WHAT IS REQUIRED
Repeat only the lines from the one containing "for node in" through the one containing "cad_parts[node].hide_render = cad_parts[node].hide_viewport", exactly as written, both ends included.

EXTRACTED ENTRIES
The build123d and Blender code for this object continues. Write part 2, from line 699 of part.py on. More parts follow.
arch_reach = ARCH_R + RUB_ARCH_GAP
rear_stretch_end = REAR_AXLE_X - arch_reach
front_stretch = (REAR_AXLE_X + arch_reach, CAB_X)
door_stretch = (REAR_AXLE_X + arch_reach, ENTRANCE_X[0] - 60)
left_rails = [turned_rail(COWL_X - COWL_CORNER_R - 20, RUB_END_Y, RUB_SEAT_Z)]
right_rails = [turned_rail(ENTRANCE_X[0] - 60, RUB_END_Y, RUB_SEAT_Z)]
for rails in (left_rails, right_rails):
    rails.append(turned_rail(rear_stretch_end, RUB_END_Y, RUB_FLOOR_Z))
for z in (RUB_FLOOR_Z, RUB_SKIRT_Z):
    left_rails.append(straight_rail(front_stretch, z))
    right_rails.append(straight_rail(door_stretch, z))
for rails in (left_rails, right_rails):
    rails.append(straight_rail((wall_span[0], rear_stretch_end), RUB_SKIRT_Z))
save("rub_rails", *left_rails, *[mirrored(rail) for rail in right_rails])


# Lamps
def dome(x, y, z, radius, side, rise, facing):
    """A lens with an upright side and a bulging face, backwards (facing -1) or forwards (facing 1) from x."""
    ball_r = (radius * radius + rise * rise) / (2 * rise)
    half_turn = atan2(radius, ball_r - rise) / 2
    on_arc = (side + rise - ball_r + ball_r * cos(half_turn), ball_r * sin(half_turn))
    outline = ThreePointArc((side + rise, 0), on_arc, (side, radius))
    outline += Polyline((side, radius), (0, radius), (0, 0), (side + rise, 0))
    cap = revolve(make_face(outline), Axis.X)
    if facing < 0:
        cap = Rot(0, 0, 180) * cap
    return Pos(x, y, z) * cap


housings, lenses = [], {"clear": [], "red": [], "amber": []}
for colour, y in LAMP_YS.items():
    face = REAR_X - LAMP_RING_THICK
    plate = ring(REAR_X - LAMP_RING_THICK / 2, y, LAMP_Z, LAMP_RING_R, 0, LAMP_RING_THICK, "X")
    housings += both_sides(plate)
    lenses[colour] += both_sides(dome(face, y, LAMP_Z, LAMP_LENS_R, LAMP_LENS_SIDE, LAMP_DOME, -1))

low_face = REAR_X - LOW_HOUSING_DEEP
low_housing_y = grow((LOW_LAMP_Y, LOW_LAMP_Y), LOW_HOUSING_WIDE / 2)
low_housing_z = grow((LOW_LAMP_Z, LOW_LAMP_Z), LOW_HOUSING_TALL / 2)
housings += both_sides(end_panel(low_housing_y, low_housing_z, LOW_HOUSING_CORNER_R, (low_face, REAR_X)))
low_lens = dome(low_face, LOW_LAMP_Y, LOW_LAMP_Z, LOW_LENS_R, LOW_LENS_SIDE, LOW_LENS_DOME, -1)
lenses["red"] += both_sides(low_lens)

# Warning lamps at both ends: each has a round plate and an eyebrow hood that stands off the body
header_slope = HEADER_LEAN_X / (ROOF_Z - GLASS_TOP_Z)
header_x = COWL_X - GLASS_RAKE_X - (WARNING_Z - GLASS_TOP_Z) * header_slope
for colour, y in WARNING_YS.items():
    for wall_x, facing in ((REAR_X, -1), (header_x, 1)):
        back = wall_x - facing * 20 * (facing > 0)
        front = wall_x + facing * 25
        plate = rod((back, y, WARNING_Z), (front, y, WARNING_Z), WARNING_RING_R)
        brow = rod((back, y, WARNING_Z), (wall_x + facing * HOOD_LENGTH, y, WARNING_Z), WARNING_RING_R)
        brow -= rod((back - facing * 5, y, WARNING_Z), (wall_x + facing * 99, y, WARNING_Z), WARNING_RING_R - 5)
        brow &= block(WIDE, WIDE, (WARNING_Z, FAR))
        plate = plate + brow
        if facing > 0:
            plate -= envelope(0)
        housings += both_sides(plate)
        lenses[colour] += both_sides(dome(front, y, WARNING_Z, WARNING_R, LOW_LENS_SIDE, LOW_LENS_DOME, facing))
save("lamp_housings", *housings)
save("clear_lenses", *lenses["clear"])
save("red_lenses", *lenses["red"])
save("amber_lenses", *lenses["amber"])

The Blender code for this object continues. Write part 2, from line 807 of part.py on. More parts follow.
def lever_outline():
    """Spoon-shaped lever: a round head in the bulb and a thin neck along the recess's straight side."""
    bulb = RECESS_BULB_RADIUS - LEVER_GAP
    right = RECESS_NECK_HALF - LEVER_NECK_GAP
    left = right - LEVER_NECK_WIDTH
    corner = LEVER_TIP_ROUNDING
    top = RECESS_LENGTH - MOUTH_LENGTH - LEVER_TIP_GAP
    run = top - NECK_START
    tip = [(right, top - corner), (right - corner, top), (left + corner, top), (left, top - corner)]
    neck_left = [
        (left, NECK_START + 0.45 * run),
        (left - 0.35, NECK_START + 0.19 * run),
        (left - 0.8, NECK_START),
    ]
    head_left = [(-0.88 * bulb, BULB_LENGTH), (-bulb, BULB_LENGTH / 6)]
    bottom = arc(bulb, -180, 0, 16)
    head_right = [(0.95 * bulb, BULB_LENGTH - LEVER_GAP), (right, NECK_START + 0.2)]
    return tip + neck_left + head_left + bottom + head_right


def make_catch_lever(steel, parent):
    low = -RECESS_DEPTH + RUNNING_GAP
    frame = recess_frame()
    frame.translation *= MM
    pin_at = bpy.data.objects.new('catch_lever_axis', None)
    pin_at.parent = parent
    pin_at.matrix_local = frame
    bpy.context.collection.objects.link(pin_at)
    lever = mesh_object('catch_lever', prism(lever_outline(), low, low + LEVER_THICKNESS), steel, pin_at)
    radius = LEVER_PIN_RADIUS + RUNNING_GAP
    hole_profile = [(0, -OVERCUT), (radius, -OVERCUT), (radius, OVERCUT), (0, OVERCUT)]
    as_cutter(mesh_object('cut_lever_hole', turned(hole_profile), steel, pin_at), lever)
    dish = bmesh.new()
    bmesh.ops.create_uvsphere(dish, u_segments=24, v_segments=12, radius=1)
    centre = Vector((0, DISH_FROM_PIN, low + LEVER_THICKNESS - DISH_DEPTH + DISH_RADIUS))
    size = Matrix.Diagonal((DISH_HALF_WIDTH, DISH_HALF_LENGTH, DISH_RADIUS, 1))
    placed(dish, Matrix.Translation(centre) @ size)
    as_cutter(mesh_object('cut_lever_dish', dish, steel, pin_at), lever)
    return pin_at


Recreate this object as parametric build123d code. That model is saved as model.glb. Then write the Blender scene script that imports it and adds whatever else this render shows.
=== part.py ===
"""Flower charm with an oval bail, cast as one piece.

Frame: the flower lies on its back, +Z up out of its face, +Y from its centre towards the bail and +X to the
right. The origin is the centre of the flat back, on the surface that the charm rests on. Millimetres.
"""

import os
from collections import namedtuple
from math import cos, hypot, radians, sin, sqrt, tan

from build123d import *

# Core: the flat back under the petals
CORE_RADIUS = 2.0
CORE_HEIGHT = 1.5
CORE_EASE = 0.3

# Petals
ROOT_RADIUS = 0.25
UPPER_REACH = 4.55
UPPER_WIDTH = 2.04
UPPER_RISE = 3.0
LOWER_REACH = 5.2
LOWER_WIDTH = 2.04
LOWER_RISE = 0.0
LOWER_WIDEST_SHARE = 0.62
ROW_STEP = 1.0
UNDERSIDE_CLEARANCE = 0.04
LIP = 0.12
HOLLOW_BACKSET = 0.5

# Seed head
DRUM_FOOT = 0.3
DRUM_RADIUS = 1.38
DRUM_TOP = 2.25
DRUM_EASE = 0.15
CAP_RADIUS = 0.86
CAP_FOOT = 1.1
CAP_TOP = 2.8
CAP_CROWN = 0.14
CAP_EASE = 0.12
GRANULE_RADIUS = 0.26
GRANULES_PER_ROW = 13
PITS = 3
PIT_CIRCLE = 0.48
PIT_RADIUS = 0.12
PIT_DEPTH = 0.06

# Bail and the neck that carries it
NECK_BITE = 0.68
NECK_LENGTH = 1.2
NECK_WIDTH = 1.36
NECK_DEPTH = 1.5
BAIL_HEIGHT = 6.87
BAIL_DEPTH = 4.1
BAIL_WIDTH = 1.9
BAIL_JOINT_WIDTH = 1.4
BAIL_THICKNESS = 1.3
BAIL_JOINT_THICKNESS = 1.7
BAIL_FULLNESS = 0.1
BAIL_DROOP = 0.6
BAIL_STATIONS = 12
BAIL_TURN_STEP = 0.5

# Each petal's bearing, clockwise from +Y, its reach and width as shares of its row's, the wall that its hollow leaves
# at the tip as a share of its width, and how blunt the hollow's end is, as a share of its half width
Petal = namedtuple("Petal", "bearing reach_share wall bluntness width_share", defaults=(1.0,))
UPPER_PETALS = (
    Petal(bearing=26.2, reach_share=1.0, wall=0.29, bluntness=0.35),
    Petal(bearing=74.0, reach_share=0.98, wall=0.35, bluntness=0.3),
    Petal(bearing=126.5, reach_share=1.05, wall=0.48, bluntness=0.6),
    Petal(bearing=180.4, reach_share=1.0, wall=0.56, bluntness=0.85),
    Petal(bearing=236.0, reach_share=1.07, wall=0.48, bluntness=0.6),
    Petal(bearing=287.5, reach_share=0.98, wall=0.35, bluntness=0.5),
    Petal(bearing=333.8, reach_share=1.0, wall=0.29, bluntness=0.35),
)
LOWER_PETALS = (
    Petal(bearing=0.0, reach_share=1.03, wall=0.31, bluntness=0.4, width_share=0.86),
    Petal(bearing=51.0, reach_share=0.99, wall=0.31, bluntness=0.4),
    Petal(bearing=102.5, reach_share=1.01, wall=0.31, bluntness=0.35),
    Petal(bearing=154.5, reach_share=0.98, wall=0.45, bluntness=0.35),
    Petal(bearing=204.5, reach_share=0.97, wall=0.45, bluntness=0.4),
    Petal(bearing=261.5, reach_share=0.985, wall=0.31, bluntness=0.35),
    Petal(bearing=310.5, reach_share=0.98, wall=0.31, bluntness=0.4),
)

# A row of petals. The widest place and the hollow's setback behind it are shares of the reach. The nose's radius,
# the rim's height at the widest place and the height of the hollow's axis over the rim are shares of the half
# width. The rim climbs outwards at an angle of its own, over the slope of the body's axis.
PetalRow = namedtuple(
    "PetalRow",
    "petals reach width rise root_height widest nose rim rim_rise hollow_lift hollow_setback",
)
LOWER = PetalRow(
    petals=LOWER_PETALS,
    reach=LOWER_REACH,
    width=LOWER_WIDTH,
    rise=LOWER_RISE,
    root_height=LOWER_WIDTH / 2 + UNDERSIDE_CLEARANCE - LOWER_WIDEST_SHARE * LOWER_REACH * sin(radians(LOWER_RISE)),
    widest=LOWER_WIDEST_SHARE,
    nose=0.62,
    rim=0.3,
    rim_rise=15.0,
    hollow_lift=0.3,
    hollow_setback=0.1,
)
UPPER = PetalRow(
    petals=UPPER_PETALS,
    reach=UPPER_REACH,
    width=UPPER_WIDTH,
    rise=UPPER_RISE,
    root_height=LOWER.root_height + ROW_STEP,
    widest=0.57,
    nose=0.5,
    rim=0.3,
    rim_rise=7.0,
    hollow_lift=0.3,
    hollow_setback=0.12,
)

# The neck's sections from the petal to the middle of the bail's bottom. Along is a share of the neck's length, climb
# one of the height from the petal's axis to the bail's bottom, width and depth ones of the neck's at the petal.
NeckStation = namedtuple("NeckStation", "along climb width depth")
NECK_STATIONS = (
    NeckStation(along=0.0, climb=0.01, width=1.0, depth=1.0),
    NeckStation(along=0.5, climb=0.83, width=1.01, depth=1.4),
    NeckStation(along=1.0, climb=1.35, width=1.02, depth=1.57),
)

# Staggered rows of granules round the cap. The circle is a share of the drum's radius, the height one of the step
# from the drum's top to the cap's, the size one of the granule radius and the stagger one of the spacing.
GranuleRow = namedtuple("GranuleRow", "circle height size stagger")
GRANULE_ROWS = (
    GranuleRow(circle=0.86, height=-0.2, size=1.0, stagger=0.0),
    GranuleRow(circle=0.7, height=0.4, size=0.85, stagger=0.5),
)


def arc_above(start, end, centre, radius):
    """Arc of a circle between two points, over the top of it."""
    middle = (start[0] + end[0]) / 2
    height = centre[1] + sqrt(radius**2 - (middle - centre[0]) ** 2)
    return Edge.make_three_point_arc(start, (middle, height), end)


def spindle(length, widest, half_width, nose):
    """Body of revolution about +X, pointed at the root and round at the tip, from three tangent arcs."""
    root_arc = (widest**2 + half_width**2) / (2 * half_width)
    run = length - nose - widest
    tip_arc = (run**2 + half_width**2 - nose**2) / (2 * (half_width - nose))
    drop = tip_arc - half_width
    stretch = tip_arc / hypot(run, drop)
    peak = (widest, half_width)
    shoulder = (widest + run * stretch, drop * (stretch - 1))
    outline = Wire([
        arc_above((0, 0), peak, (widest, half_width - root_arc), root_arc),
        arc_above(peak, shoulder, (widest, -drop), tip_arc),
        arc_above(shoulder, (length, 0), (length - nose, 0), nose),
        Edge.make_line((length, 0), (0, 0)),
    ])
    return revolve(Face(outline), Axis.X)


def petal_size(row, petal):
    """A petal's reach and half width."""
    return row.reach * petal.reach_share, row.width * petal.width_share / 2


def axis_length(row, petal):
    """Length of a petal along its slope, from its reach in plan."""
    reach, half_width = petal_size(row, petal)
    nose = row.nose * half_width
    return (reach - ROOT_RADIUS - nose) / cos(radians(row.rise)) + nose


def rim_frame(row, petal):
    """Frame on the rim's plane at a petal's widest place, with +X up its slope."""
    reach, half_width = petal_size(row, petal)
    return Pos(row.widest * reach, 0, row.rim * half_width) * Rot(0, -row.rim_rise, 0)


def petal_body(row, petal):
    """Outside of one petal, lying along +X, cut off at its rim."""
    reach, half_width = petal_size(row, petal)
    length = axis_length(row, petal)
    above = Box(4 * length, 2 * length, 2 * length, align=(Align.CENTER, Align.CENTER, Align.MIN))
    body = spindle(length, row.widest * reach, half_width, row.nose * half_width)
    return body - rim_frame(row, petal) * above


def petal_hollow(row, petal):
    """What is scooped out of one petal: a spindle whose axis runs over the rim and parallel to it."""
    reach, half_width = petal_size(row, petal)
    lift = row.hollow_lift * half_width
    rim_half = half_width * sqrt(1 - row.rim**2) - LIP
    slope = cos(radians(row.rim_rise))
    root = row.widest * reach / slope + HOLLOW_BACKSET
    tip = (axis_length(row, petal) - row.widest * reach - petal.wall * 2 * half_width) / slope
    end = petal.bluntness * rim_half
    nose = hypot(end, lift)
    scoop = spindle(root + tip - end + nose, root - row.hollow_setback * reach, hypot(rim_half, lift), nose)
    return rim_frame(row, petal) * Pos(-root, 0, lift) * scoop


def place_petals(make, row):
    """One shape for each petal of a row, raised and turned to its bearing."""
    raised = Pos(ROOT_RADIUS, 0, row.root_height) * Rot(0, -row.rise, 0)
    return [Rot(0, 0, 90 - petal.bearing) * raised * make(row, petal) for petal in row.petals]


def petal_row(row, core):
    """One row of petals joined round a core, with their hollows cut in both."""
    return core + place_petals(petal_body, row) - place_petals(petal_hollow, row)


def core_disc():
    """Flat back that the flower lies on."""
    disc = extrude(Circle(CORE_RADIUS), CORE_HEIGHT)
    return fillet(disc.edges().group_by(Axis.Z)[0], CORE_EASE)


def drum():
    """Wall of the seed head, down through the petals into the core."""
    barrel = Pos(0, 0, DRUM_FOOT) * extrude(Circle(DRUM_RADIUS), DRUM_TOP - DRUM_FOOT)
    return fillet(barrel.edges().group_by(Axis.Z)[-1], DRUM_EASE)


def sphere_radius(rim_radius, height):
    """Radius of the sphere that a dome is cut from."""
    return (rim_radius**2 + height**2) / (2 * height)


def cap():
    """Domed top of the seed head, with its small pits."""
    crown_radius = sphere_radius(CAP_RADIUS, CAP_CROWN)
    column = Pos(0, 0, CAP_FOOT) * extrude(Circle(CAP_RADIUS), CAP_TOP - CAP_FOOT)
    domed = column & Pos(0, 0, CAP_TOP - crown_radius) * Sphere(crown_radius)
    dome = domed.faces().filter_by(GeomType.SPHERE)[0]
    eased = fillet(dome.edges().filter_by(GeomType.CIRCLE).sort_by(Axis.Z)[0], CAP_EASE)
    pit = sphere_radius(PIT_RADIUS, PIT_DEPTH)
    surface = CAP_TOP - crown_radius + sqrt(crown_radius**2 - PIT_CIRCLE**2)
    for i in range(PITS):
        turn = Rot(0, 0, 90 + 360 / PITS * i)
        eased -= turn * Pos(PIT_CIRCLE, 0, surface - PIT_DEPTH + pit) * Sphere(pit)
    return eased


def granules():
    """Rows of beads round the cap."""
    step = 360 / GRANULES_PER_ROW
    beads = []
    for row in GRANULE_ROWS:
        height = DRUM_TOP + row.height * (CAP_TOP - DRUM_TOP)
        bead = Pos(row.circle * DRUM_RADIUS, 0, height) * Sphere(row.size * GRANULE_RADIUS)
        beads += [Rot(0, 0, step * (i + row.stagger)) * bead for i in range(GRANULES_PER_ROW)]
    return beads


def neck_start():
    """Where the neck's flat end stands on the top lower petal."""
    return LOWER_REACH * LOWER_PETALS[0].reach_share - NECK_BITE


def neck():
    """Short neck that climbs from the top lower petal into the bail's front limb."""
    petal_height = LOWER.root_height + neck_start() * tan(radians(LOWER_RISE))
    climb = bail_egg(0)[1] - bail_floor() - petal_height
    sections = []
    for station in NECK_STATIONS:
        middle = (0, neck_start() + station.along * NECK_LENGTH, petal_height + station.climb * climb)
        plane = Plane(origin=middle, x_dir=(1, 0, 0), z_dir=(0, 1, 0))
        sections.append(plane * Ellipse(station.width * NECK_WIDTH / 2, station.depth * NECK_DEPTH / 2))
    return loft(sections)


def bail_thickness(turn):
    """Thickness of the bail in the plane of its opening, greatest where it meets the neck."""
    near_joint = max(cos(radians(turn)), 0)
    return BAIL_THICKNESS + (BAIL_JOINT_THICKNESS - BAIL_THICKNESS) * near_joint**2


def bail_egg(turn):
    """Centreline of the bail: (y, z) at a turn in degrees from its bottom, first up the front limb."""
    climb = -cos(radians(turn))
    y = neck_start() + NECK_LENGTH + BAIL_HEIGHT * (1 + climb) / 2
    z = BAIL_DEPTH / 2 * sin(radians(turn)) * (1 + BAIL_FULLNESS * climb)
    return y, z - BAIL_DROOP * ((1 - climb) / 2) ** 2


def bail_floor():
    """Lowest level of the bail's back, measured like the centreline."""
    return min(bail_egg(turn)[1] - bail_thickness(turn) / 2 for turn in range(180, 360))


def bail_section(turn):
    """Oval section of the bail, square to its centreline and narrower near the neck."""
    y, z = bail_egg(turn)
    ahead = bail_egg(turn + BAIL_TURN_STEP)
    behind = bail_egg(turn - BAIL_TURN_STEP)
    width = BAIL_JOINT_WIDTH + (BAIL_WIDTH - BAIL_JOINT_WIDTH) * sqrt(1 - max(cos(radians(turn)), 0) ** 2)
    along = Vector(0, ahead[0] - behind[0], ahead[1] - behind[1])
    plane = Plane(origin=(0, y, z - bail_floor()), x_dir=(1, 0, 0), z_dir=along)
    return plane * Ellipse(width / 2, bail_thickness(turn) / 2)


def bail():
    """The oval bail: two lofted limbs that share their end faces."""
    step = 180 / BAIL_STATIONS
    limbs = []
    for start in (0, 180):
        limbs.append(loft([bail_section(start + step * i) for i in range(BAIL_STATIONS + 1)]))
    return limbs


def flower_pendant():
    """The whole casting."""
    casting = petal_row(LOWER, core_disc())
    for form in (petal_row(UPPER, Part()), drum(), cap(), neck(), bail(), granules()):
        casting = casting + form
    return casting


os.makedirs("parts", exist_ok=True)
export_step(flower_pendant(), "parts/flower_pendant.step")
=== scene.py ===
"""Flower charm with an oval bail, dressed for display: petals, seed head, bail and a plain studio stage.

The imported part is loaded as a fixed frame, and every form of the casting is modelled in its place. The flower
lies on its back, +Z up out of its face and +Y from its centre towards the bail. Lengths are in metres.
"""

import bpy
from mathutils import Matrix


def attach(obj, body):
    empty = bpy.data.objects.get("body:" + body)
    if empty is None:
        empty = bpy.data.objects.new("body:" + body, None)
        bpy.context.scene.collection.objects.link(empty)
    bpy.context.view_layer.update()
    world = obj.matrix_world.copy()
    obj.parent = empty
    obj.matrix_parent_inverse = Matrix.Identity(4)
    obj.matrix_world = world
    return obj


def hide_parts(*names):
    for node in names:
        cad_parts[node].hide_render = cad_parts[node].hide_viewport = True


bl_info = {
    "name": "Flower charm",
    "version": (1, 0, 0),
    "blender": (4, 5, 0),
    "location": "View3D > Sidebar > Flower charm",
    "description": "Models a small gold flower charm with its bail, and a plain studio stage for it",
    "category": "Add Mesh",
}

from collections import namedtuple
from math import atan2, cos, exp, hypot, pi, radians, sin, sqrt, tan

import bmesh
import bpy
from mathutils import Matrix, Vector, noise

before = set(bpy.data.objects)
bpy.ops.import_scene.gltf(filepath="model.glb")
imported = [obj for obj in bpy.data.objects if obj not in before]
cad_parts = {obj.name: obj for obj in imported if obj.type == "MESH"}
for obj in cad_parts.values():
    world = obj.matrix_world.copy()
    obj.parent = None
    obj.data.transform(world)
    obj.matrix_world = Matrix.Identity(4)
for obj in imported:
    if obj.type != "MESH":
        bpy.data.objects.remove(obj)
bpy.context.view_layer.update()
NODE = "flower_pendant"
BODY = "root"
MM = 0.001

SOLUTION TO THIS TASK
    for node in names:
        cad_parts[node].hide_render = cad_parts[node].hide_viewport = True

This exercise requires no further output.